Dans et hors de l'hôpital.
L'une des originalités du projet réside dans le partenariat inédit conclu avec certaines associations qui ont accepté de signer une convention avec l'hôpital et de former des éducateurs qui viennent régulièrement animer des séances dans le service. «Une fois par trimestre, des réunions sont organisées avec eux et les contenus sont discutés», explique le Dr Ciangura.
Et, surtout, les associations ont accepté d'inclure dans leurs activités extérieures des cours réservés aux patients obèses avec un programme élaboré à l'hôpital. «Les patients qui le souhaitent peuvent ainsi prolonger à l'extérieur l'activité commencée à l'hôpital dans un groupe où ils sont en confiance», souligne le Dr Ciangura. Un club de marche (FFEPGV), un club de gymnastique volontaire, un club d'aquagym (Aquanova) et une association de chi gong (l'art et la voie) ont déjà entrepris la démarche et, pour diversifier l'offre encore plus, de la danse africaine sera bientôt proposée. «Les patients sont surpris qu'on leur propose quelque chose de concret, et ceux qui adhèrent sont ravis», conclut la nutritionniste.
Deux IRM à champ ouvert
Deux appareils IRM à champ ouvert sont installés depuis novembre 2007 dans des établissements de l'AP-HP, à la Pitié-Salpêtrière, dans le service de neuroradiologie du Pr Jacques Chiras, et à Louis-Mourier, dans le service d'imagerie médicale du Pr Elisabeth Dion. L'appareil fabriqué par Philips autorise l'examen des patients de forte corpulence (jusqu'à 250 kg), mais aussi des patients claustrophobes qui peuvent ainsi échapper à la sensation d'étouffement et d'angoisse. Un autre IRM de ce type est installé à la clinique de l'Essonne, à Evry.

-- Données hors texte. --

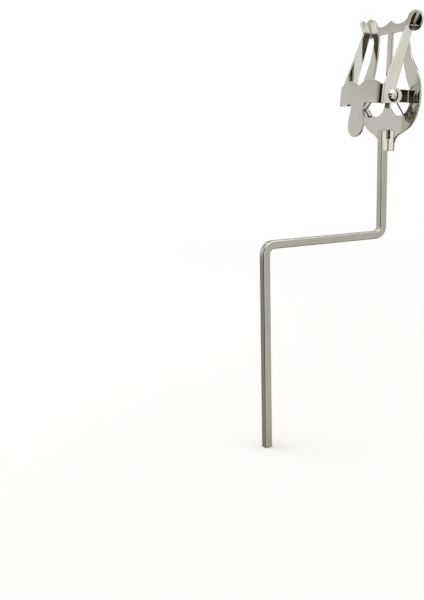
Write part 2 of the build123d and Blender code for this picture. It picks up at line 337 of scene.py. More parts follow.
@dataclass(frozen=True)
class PlatedBraze:
    """Silver braze under nickel plate: a lumpy, satin fillet with small pits, darkened by painted
    shade.
    """

    colour: str = "#A9A294"
    # darker colour painted into the pits as their shade
    painted_pit_shade: str = "#57524A"
    roughness: float = 0.26
    lump_mm: float = 0.7
    lump_depth_mm: float = 0.12
    # the lumps' noise is a pit below the first level and full metal above the second; the pits
    # get painted shade
    pit_levels: tuple[float, float] = (0.35, 0.6)

    def material(self, name: str) -> bpy.types.Material:
        """Build the braze finish.

        Args:
            name: The material's name.

        Returns:
            The material.
        """
        material, tree = new_tree(name)
        place = add_node(tree, "ShaderNodeTexCoord").outputs["Object"]
        lump = add_node(
            tree,
            "ShaderNodeTexNoise",
            {"Vector": place, "Scale": 1 / (self.lump_mm * MM), "Detail": 3.0},
        ).outputs["Fac"]
        deep, full = self.pit_levels
        pit_shade_mask = add_node(
            tree,
            "ShaderNodeMapRange",
            {"Value": lump, "From Min": deep, "From Max": full, "To Min": 1.0, "To Max": 0.0},
            interpolation_type="SMOOTHSTEP",
        ).outputs["Result"]
        # mix the painted shade into the hollows of the lumps
        colour = add_node(
            tree,
            "ShaderNodeMix",
            {0: pit_shade_mask, 6: linear(self.colour), 7: linear(self.painted_pit_shade)},
            data_type="RGBA",
        ).outputs[2]
        bump = add_node(
            tree,
            "ShaderNodeBump",
            {"Strength": 0.8, "Distance": self.lump_depth_mm * MM, "Height": lump},
        ).outputs["Normal"]
        shader = add_node(
            tree,
            "ShaderNodeBsdfPrincipled",
            {"Base Color": colour, "Metallic": 1.0, "Roughness": self.roughness, "Normal": bump},
        )
        add_node(tree, "ShaderNodeOutputMaterial", {"Surface": shader.outputs[0]})
        return material


# ---- mesh helpers ----
@dataclass(frozen=True)
class HeadFrame:
    """The head's own frame: where it stands, how it leans and where its rivet is."""

    reach: float = 92.5
    height: float = 197.4
    # degrees back from upright
    lean: float = 2.0
    pin_forward: float = 12.8
    pin_up: float = 20.0

    def matrix(self) -> Matrix:
        """Return the head frame to row frame matrix, in metres."""
        place = Matrix.Translation((0, self.reach * MM, self.height * MM))
        return place @ Matrix.Rotation(math.radians(-self.lean), 4, "X")

    def facing(self) -> Vector:
        """Return the direction of v, through the head's sheets, in the row frame."""
        return self.matrix().to_3x3() @ Vector((0, 1, 0))


def crown_drop(u: float, radius: float) -> float:
    """Return how far a crowned surface of this radius falls back at u."""
    return radius - math.sqrt(radius**2 - u**2)


def skin_of(node: bpy.types.Object) -> bmesh.types.BMesh:
    """Copy a frame node's mesh, joined up and with its flat faces whole.

    Args:
        node: The frame node to copy.

    Returns:
        A new bmesh.
    """
    skin = bmesh.new()
    skin.from_mesh(node.data)
    bmesh.ops.remove_doubles(skin, verts=skin.verts, dist=FRAME_GAP)
    bmesh.ops.dissolve_limit(
        skin,
        angle_limit=FLAT_BEND,
        use_dissolve_boundaries=False,
        verts=skin.verts,
        edges=skin.edges,
        delimit=set(),
    )
    return skin


def join_walls(skin: bmesh.types.BMesh, head: HeadFrame, reach: tuple[float, float]) -> None:
    """Join each triangle pair of a sheet's cut edge, so that its facets run straight across.

    Args:
        skin: The sheet's mesh.
        head: The head's frame, whose v runs through the sheet's thickness.
        reach: Least and greatest v of the cut edges to join.
    """
    to_head = head.matrix().inverted()
    facing = head.facing()
    slanted = []
    for edge in skin.edges:
        start, end = (to_head @ v.co / MM for v in edge.verts)
        near, far = sorted((start.y, end.y))
        if not edge.is_manifold or near < reach[0] or far > reach[1]:
            continue
        walls = all(abs(f.normal.dot(facing)) < WALL_FACING for f in edge.link_faces)
        straight = abs((end - start).normalized().y) > 1 - WALL_SLANT
        if walls and not straight and edge.calc_face_angle() < WALL_BEND:
            slanted.append(edge)
    bmesh.ops.dissolve_edges(skin, edges=slanted, use_verts=False)


def round_edges(skin: bmesh.types.BMesh, radius: float, above: float) -> set[bmesh.types.BMFace]:
    """Round every edge that is sharper than a given angle.

    Args:
        skin: The mesh to round.
        radius: Width of the rounding, in millimetres.
        above: The least angle between an edge's faces, in degrees.

    Returns:
        The faces of the roundings.
    """
    limit = math.radians(above)
    sharp = [e for e in skin.edges if e.is_manifold and e.calc_face_angle() > limit]
    made = bmesh.ops.bevel(
        skin,
        geom=sharp,
        offset=radius * MM,
        offset_type="OFFSET",
        segments=EDGE_STEPS,
        profile=0.5,
        affect="EDGES",
        material=-1,
        clamp_overlap=False,
        loop_slide=False,
    )
    return set(made["faces"])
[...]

Si l'offre en appareil d'imagerie lourd s'améliore, en revanche les problèmes liés à l'accès au scanner demeurent en cas de très forte corpulence, faute d'une offre adaptée. L'AP-HP compte environ 35 scanners, dont certains avec des tables d'examens adaptées (jusqu'à 225-250 kg), mais le diamètre des tunnels aujourd'hui sur le marché n'excède pas 78 cm.